C’était le premier voyage du capitaine Niel comme commandant, et sa conduite ne peut qu’être citée en exemple à tous les marins.

Il est plus rare que dans un péril extrême un équipage opère sans aucun secours son propre sauvetage. Par cette raison les événements qui suivirent la perte du Duroc méritent tout particulièrement d’être rappelés.

L’aviso à vapeur le Duroc s’était jeté, dans la nuit du 12 au 13 août 1856, sur le récif Mellish qui se trouve à 160 lieues dans le nord-ouest de la Nouvelle-Calédonie. Ce navire, parti de notre colonie australienne, revenait en France.
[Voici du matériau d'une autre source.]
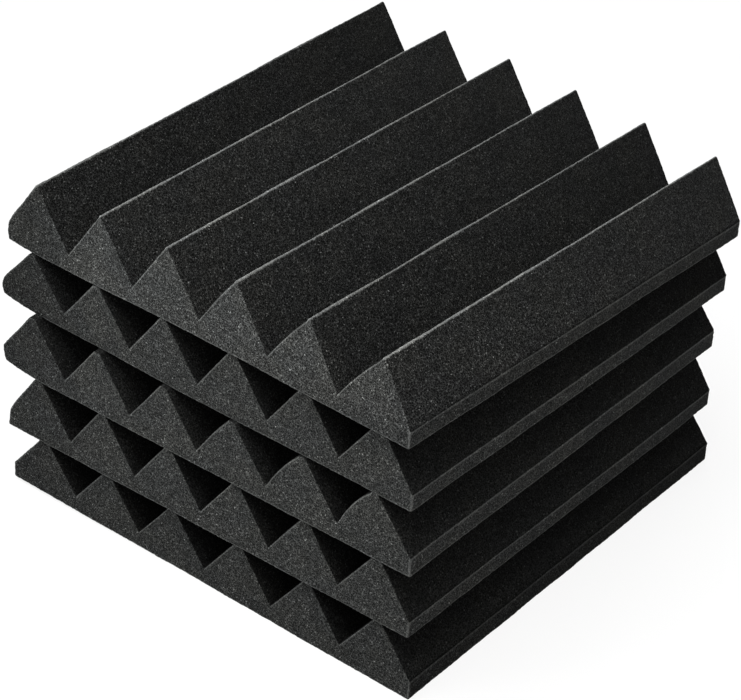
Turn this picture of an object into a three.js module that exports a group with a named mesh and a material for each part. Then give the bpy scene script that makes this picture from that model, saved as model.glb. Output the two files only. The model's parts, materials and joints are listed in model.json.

Grâce à un sauvetage habilement organisé par M. de la Vaissière, lieutenant de vaisseau, commandant le Duroc, personne ne périt.

Lorsque tout espoir de sauver le navire fut perdu, le commandant fit transporter sur le récif, îlot de sable invisible pendant la nuit, de 200 mètres de long sur 100 de large, les malades, les vivres, la cuisine distillatoire, le four, la forge et tout ce qu’il était possible de sauver avec les embarcations et les radeaux. Tout cela s’accomplissait au milieu des requins qu’il fallait écarter à coups de gaffe. Puis, le commandant songea à faire construire un canot de grandes dimensions, en employant le bois provenant des bas mâts et du beaupré sciés en planches. Des tentes avaient été dressées avec des voiles, pour abriter les naufragés et les vivres. Notez que le commandant la Vaissière avait à son bord sa femme et sa fille Rosita, une charmante enfant de cinq ou six ans, de plus une femme de chambre et quelques malades. La cuisine distillatoire fournit l’eau à discrétion et il restait quatre mois de vivres pour les trente et une personnes que le commandant gardait avec lui, pour gagner, à l’aide du canot en construction, un point de la côte d’Australie d’où l’on pût rallier Sydney.